12. In my view the above observation does not help the respondent firstly because the suit was in respect of agricultural as well as Abadi land and so far as the Abadi land was concerned, revenue court had obviously no jurisdiction to try the suit. The case is, therefore, clearly distinguishable on this ground alone, and so far as the aforesaid observation in concerned, it, must be read in the context of the facts of the case. The following observation made by the learned Judge in para 12 goes to show that it was not this view that the question of adoption cannot be decided by a revenue court when a suit in a revenue court is the only appropriate remedy

It is true that the question of adoption can be decided by a revenue court when it is necessary for the purpose of deciding a suit based on a cause of action for which a revenue court is the only appropriate remedy.

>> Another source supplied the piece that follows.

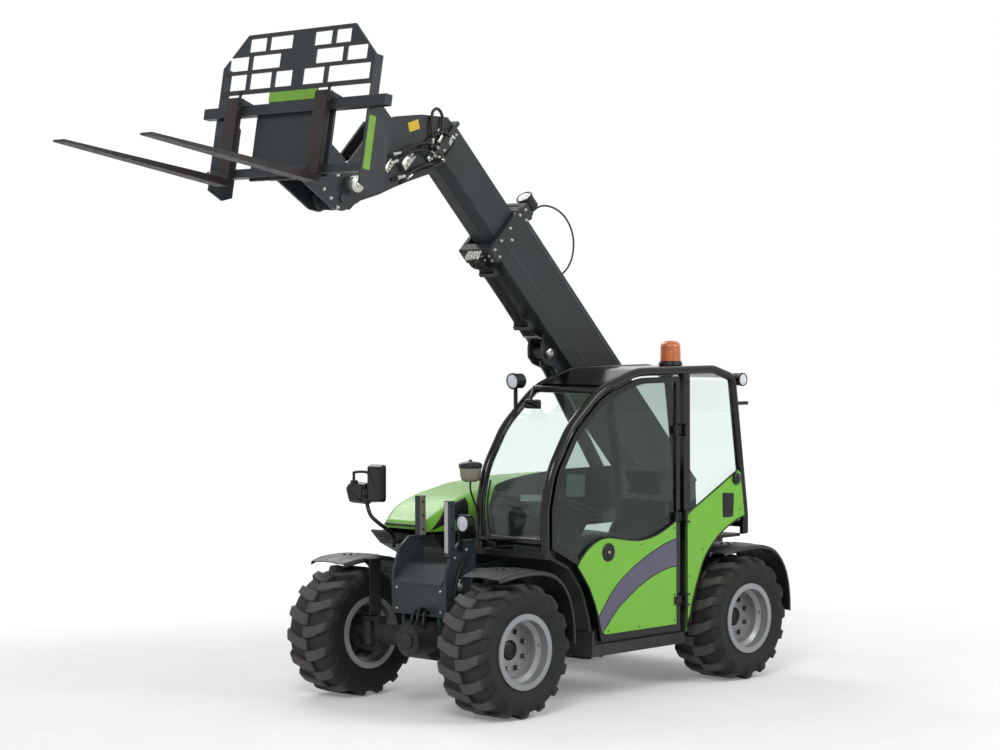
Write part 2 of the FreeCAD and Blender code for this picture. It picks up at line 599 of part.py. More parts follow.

13. To borrow the expression from the judgment of the learned judge in the present case, 'for possession of agricultural land' a suit in a revenue court is the only appropriate remedy' and, therefore, it cannot be said that the revenue court cannot decide the question whether the sale of the land is void-ab-initio. This case is, therefore, of no help to the respondent.

14. The net result of the foregoing discussion is that the present suit is exclusively triable by revenue court.

15. Accordingly I allow this appeal, set aside the judgments & decrees of the courts below and direct the trial court to return the plaint to the plaintiff for presentat on to the competent revenue court. In the circumstances of the case. I leave the parties to bear their own costs throughout.